*Stated exercise:*
Repeat the lines of the data that follow, please, starting at the first and stopping after the one with "motor_y = drill_y + 120".

*Data:*
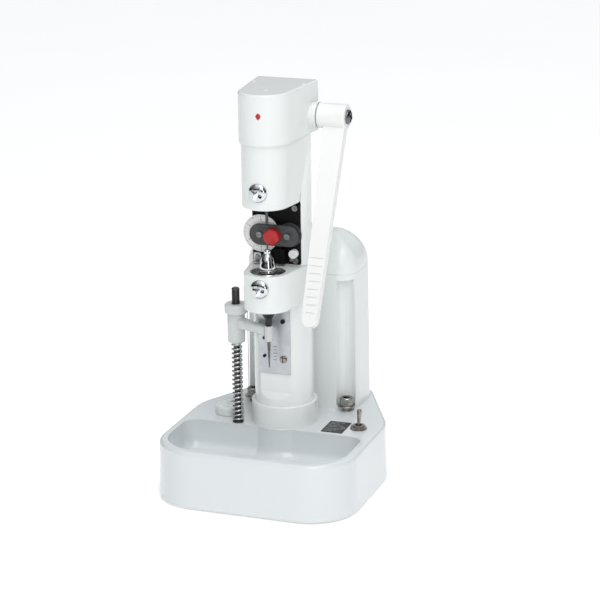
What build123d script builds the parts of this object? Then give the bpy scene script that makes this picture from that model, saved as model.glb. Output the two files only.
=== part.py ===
"""Hand-lever lens drilling machine for an optician's workshop, in millimetres.

Origin at the middle of the footprint on the table, +Z up, front towards -Y.
A vertical spindle drills upwards into the throat and reams downwards below the nose.
"""
from math import acos, atan2, cos, hypot, pi, radians, sin, tan
import os

from build123d import *

os.makedirs("parts", exist_ok=True)

# ---- driving dimensions -------------------------------------------------------------
# Footprint and tray
base_half_width = 102
base_half_length = 122
taper_start_y = 20
rear_half_width = 51
front_corner_r = 48
foot_height = 2.5
deck_z = 59
deck_thickness = 4
base_wall = 3.5
base_draft = 1.5
basin_floor_z = 30
basin_half_width = 92.5
basin_front_y = -112
basin_rear_y = -30

# Vertical axes
drill_y = -42
pillar_y = drill_y + 41
motor_y = drill_y + 120

# Column
pillar_r = 29.1
bore_r = 20
upper_bore_r = 12
collar_r = 32.7
collar_top_z = 82
pillar_top_z = 351.2
lower_flat_y = drill_y + 16.5
upper_flat_y = drill_y + 26.5
flat_bottom_z = 88
throat_floor_z = 223.5
throat_roof_z = 288.2
nose_bottom_z = 186.8
head_r = 23.3
flank_r = 29.35
cover_wall = 2.4

# Head cap
cap_r = 25.3
cap_rear_half_width = 32
cap_rear_y = drill_y + 64
cap_bottom_z = 351.5
cap_top_z = 400
cap_wall = 2.6
cover_screw_r = 9.2
cover_screw_z = 306
nose_screw_z = 211.5

# Hand lever and its gear train: sector, idler and rack
lever_y = drill_y + 50
lever_z = 368
lever_lean = 24
lever_length = 204
lever_mid_x = 54
lever_hub_r = 12.2
lever_hub_end_x = 65
shaft_r = 5
gear_module = 1
sector_teeth = 36
idler_teeth = 26
sector_pitch_r = gear_module * sector_teeth / 2
idler_pitch_r = gear_module * idler_teeth / 2
idler_y = lever_y - sector_pitch_r - idler_pitch_r
rack_y = idler_y - idler_pitch_r
gear_half_width = 3
cheek_inner_x = 12
cheek_outer_x = 16

# Presser quill
quill_r = 8
quill_bottom_z = 296
quill_top_z = 392
quill_collar_z = 350
return_spring_bottom_z = 322

# Spindle and belt drive
belt_z = 207
belt_size = 3
spindle_pulley_r = 11
motor_pulley_r = 14
spindle_r = 5
bearing_r = 11
collet_bottom_z = 169
reamer_tip_z = 125.4
drill_tip_z = 252

# Edge-distance gauge in the throat
gauge_z = 254.5
gauge_pitch_x = 14.4
gauge_module = 0.6
gauge_gear_teeth = 32
gauge_pinion_teeth = 16
dial_r = 18.5
bridge_half_height = 10.5

# Reaming stop on its threaded post
post_x = -41
post_y = drill_y + 18
post_r = 4
post_lower_r = 3.2
post_top_z = 198.4
stop_spring_bottom_z = 60.5
stop_spring_turns = 19
arm_bottom_z = 143
arm_top_z = 172
sleeve_bottom_z = 153
spindle_bottom_z = 178
spindle_top_z = 228
chuck_nose_z = 245.4
drill_foot_z = 237
presser_tip_z = 271

# Motor housing
housing_half_width = 59.5
housing_front_y = drill_y + 81
housing_rear_y = 117
housing_seam_z = 200
housing_wall = 3
cap_screw_x = 50
cap_screw_y = drill_y + 84
lug_top_z = 63

# Deck controls
toggle_x, toggle_y = 79, -6
knob_x, knob_y = -60, 0

screw_shank_r = 2
screw_length = 10
running_gap = 0.05
loose_gap = 0.3


# ---- shared profiles ----------------------------------------------------------------
def base_outline(inset=0):
    """Footprint: round front corners, straight sides and a tapered rear."""
    with BuildSketch(mode=Mode.PRIVATE) as outline:
        with BuildLine():
            Polyline(
                (-base_half_width, -base_half_length),
                (base_half_width, -base_half_length),
                (base_half_width, taper_start_y),
                (rear_half_width, base_half_length),
                (-rear_half_width, base_half_length),
                (-base_half_width, taper_start_y),
                close=True,
            )
        make_face()
        fillet(outline.vertices().group_by(Axis.Y)[1], 60)
        fillet(outline.vertices().group_by(Axis.Y)[-1], 30)
        fillet(outline.vertices().group_by(Axis.Y)[0], front_corner_r)
        if inset:
            offset(amount=-inset, mode=Mode.REPLACE)
    return outline.sketch


def basin_outline(grow=0):
    """Tray basin: rounded rectangle that steps round the column's foot."""
    depth = basin_rear_y - basin_front_y
    with BuildSketch(mode=Mode.PRIVATE) as outline:
        with Locations((0, basin_front_y + depth / 2)):
            Rectangle(2 * basin_half_width + 2 * grow, depth + 2 * grow)
        fillet(outline.vertices().group_by(Axis.Y)[0], 38 + grow)
        fillet(outline.vertices().group_by(Axis.Y)[-1], 14 + grow)
        with Locations((0, pillar_y)):
            Circle(collar_r + 1.6 - grow, mode=Mode.SUBTRACT)
    return outline.sketch


def head_plan(front_radius, rear_radius):
    """Teardrop plan of the head: a small front circle widening to the column."""
    with BuildSketch(mode=Mode.PRIVATE) as plan:
        with Locations((0, drill_y)):
            Circle(front_radius)
        with Locations((0, pillar_y)):
            Circle(rear_radius)
        make_hull()
    return plan.sketch


def cap_plan(inset=0):
    """Head cap plan: round front, straight flaring sides and a square back."""
    half = cap_rear_half_width - inset
    rear = cap_rear_y - inset
    radius = cap_r - inset
    depth = rear - drill_y
    touch = atan2(depth, half) - acos(radius / hypot(half, depth))
    touch_x, touch_y = radius * cos(touch), drill_y + radius * sin(touch)
    with BuildSketch(mode=Mode.PRIVATE) as plan:
        with BuildLine():
            ThreePointArc((-touch_x, touch_y), (0, drill_y - radius), (touch_x, touch_y))
            Polyline((touch_x, touch_y), (half, rear), (-half, rear), (-touch_x, touch_y))
        make_face()
        fillet(plan.vertices().group_by(Axis.Y)[-1], max(4 - inset, 1.5))
    return plan.sketch


def housing_plan(inset=0):
    """Motor housing plan, with wide rear corners that follow the base's taper."""
    front = housing_front_y + inset
    rear = housing_rear_y - inset
    with BuildSketch(mode=Mode.PRIVATE) as plan:
        with Locations((0, (front + rear) / 2)):
            Rectangle(2 * (housing_half_width - inset), rear - front)
        fillet(plan.vertices().group_by(Axis.Y)[0], max(20 - inset, 4))
        fillet(plan.vertices().group_by(Axis.Y)[-1], max(34 - inset, 4))
    return plan.sketch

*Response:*
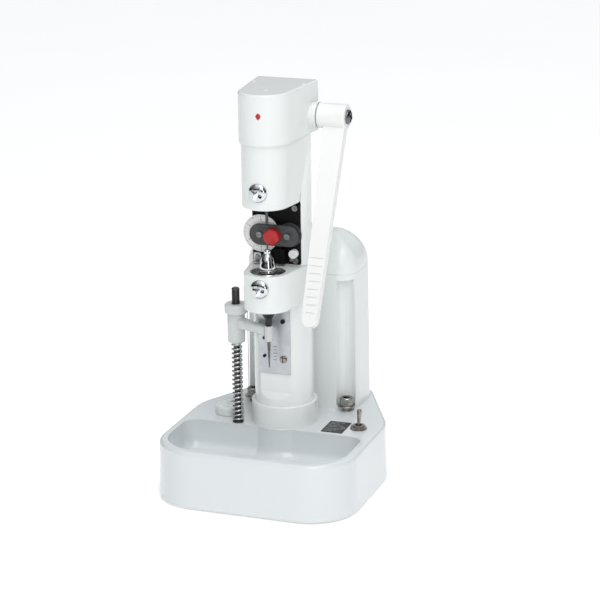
What build123d script builds the parts of this object? Then give the bpy scene script that makes this picture from that model, saved as model.glb. Output the two files only.
=== part.py ===
"""Hand-lever lens drilling machine for an optician's workshop, in millimetres.

Origin at the middle of the footprint on the table, +Z up, front towards -Y.
A vertical spindle drills upwards into the throat and reams downwards below the nose.
"""
from math import acos, atan2, cos, hypot, pi, radians, sin, tan
import os

from build123d import *

os.makedirs("parts", exist_ok=True)

# ---- driving dimensions -------------------------------------------------------------
# Footprint and tray
base_half_width = 102
base_half_length = 122
taper_start_y = 20
rear_half_width = 51
front_corner_r = 48
foot_height = 2.5
deck_z = 59
deck_thickness = 4
base_wall = 3.5
base_draft = 1.5
basin_floor_z = 30
basin_half_width = 92.5
basin_front_y = -112
basin_rear_y = -30

# Vertical axes
drill_y = -42
pillar_y = drill_y + 41
motor_y = drill_y + 120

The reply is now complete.